Three Years Later, FCC Pursues Unauthorized Marketing of Transmitters

This month, the FCC issued Forfeiture Orders against two companies for marketing unauthorized transmitters, with both orders following up on Notices of Apparent Liability for Forfeiture (NAL) issued in 2009.

In one instance, the FCC issued a Forfeiture Order for $18,000 against a company that marketed an unauthorized FM broadcast transmitter in the U.S. and provided incorrect information to the FCC “without a reasonable basis for believing that the information was correct.” The FCC first issued an NAL against this company in 2009, after an in-depth investigation by the Spectrum Enforcement Division, alleging that the company was marketing several FM transmitters, including one model of transmitter that was not verified to comply with FCC regulations. The FCC’s rules prohibit the manufacturing, importation, and sale of radio frequency devices that do not comply with all applicable FCC requirements, and Section 73.1660 of the FCC’s Rules requires that transmitters be verified for compliance. If a transmitter has not complied with the verification requirements of Section 73.1660, then the transmitter is considered unauthorized and may not be marketed in the United States.

In response to multiple Letters of Inquiry, the company attempted to demonstrate the transmitter’s compliance with FCC regulations by submitting verification information for a component part of the transmitter. The FCC concluded, however, that “[b]ecause transmitters are a combination of several functional components that interact with one another … verification of [one part] incorporated into a transmitter is insufficient to verify the final transmitter.”
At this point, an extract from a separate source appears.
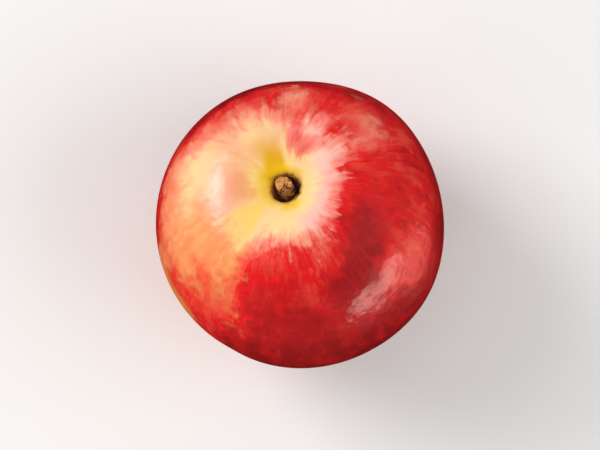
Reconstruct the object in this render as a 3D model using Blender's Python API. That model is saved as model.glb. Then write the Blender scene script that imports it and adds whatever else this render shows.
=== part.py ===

The company also claimed that it had stopped marketing the unverified transmitter months before the FCC’s investigation. However, the FCC found evidence that the company was marketing the transmitter on its website under a different name several months after it claimed to have stopped selling the product. Section 1.17 of the FCC’s Rules states that no one may provide the FCC with material factual information that is incorrect or omit material information that is necessary to prevent a statement made to the FCC from being incorrect. In the NAL, the FCC found that, “even in the absence of an intent to deceive, a false statement provided without a reasonable basis for believing that the statement is correct and not misleading constitutes an actionable violation of Section 1.17 of the Rules.”

The $18,000 NAL was comprised of a fine of $7,000 for the marketing of the transmitter and an additional $11,000 for providing incorrect factual information to the FCC.

The FCC issued a Forfeiture Order for $14,000 against a different company for marketing unauthorized radio frequency devices over several years. In 2009, the FCC issued an NAL against the company because the FCC found that the company manufactured and marketed two models of wireless video transmitters in the U.S. without first obtaining FCC certifications for them. In response to a Letter of Inquiry from the FCC, the company admitted to having sold the uncertified video transmitters for a year prior to the issuance of the NAL.

The company responded to the NAL in late 2009, requesting that the proposed fine be reduced or cancelled because it was taking remedial measures to come into compliance (such as discontinuing production of the uncertified models and posting a notice on its website and to all distributors that the devices may not be marketed in the U.S.). The FCC held that these after-the-fact measures did not warrant any reduction in the forfeiture amount.

The company also argued that the forfeiture should be reduced because of its past history of compliance. The FCC concluded that the evidence did not support this claim and again refused to cancel or reduce the fine. As a result, the FCC determined that the proposed fine amount was appropriate, and issued the Forfeiture Order for $14,000.